● **Given problem**
Locate the line that contains "cam_front = housing_back + 1.0" and the line that contains "obj.matrix_parent_inverse = Matrix.Identity(4)". Copy both of them exactly, together with every line between them, and no others.

begin

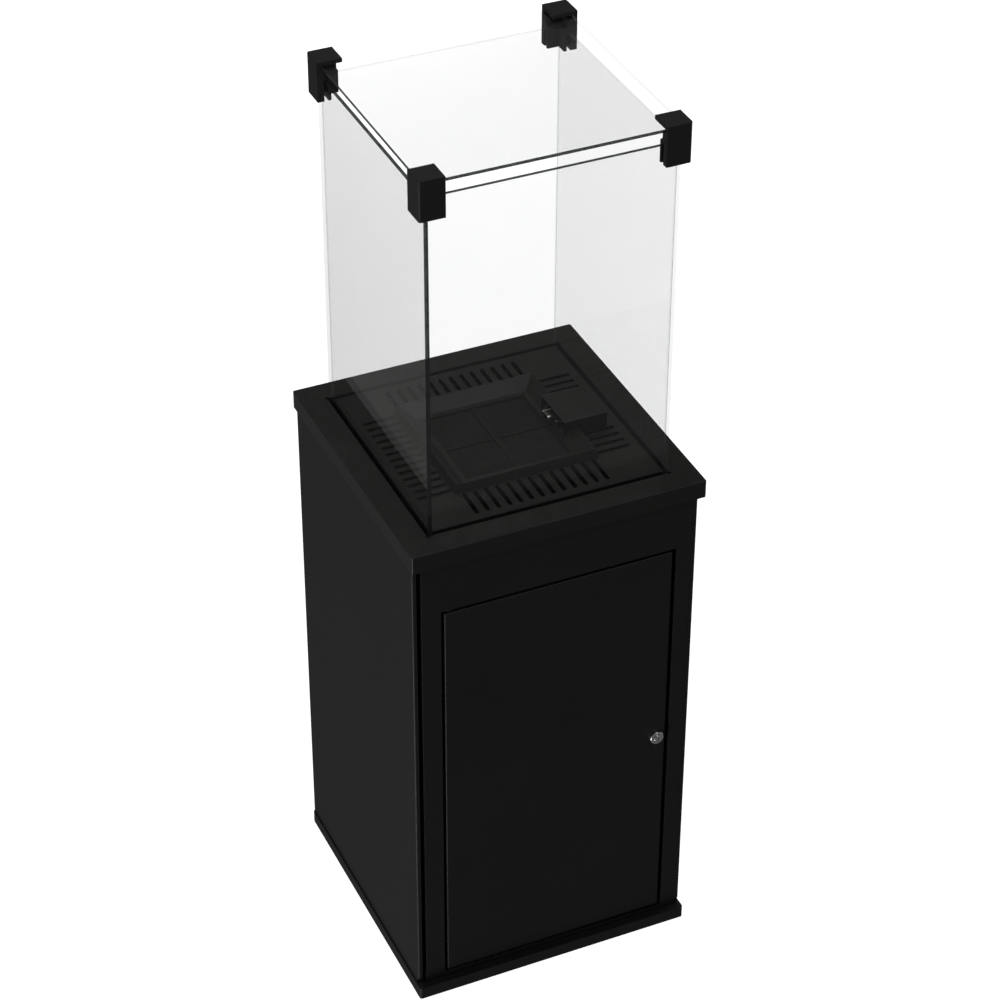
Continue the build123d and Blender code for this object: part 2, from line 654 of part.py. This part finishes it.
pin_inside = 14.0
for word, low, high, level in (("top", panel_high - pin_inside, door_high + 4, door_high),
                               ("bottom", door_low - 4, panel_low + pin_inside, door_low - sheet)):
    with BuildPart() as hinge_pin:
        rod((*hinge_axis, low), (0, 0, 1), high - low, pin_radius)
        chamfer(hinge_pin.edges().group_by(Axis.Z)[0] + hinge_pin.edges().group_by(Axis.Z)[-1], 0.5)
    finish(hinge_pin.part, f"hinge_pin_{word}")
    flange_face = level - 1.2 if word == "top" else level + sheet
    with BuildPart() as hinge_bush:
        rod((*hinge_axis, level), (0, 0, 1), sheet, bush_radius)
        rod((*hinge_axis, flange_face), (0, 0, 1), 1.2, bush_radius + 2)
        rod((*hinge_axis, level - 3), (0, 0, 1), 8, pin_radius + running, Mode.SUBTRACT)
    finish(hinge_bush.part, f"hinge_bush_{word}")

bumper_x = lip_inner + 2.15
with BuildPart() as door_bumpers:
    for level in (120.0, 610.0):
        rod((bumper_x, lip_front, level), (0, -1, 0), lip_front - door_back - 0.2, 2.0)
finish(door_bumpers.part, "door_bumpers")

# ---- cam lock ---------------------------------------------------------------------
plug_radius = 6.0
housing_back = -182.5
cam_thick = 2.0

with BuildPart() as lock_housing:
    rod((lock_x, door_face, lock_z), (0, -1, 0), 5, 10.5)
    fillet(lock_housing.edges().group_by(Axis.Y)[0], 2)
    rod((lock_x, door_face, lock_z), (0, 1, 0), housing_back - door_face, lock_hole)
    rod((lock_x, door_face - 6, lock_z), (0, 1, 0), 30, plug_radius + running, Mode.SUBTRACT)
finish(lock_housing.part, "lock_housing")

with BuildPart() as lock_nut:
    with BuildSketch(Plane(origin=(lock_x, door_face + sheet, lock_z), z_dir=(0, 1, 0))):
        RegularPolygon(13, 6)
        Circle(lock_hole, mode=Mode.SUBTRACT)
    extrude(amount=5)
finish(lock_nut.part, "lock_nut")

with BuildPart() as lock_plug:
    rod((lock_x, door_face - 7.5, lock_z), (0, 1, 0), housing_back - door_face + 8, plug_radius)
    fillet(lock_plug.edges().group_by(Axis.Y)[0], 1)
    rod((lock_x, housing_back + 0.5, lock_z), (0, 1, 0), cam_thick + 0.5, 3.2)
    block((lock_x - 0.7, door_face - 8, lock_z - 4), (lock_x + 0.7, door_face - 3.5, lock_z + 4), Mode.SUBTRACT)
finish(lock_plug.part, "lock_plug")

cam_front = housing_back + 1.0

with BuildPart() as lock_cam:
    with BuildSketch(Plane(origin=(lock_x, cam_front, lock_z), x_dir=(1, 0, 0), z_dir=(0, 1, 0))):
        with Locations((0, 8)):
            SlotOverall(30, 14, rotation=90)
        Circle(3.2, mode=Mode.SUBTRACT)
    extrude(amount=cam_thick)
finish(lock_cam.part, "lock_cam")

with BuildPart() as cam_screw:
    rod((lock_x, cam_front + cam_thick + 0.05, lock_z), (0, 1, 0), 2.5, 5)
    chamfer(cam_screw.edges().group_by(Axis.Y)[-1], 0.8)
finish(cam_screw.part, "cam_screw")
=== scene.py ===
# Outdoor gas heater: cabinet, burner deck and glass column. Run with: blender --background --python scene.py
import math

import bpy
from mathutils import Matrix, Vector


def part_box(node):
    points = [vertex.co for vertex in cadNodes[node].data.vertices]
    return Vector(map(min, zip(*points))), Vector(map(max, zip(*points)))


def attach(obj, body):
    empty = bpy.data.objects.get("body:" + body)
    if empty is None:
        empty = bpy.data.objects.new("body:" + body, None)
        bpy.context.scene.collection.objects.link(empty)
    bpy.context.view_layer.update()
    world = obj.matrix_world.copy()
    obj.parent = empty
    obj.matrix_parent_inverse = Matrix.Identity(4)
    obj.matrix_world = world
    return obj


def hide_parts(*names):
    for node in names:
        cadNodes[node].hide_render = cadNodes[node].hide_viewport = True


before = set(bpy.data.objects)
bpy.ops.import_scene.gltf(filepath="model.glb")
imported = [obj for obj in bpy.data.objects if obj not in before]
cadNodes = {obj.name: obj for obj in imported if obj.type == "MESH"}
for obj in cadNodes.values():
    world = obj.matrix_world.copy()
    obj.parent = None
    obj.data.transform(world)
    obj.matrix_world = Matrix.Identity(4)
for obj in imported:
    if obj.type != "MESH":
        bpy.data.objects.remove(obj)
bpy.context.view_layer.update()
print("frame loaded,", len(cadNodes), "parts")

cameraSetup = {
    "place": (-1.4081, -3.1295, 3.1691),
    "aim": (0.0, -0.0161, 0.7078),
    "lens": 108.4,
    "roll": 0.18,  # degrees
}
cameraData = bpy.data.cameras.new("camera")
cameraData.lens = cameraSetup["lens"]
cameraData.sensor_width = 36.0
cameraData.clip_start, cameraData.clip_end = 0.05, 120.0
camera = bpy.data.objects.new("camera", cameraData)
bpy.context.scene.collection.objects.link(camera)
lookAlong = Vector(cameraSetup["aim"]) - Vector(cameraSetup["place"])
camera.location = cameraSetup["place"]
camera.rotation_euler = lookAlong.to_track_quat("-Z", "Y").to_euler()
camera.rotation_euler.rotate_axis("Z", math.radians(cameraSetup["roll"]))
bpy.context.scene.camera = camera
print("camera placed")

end

● **Answer in full**
cam_front = housing_back + 1.0

with BuildPart() as lock_cam:
    with BuildSketch(Plane(origin=(lock_x, cam_front, lock_z), x_dir=(1, 0, 0), z_dir=(0, 1, 0))):
        with Locations((0, 8)):
            SlotOverall(30, 14, rotation=90)
        Circle(3.2, mode=Mode.SUBTRACT)
    extrude(amount=cam_thick)
finish(lock_cam.part, "lock_cam")

with BuildPart() as cam_screw:
    rod((lock_x, cam_front + cam_thick + 0.05, lock_z), (0, 1, 0), 2.5, 5)
    chamfer(cam_screw.edges().group_by(Axis.Y)[-1], 0.8)
finish(cam_screw.part, "cam_screw")
=== scene.py ===
# Outdoor gas heater: cabinet, burner deck and glass column. Run with: blender --background --python scene.py
import math

import bpy
from mathutils import Matrix, Vector


def part_box(node):
    points = [vertex.co for vertex in cadNodes[node].data.vertices]
    return Vector(map(min, zip(*points))), Vector(map(max, zip(*points)))


def attach(obj, body):
    empty = bpy.data.objects.get("body:" + body)
    if empty is None:
        empty = bpy.data.objects.new("body:" + body, None)
        bpy.context.scene.collection.objects.link(empty)
    bpy.context.view_layer.update()
    world = obj.matrix_world.copy()
    obj.parent = empty
    obj.matrix_parent_inverse = Matrix.Identity(4)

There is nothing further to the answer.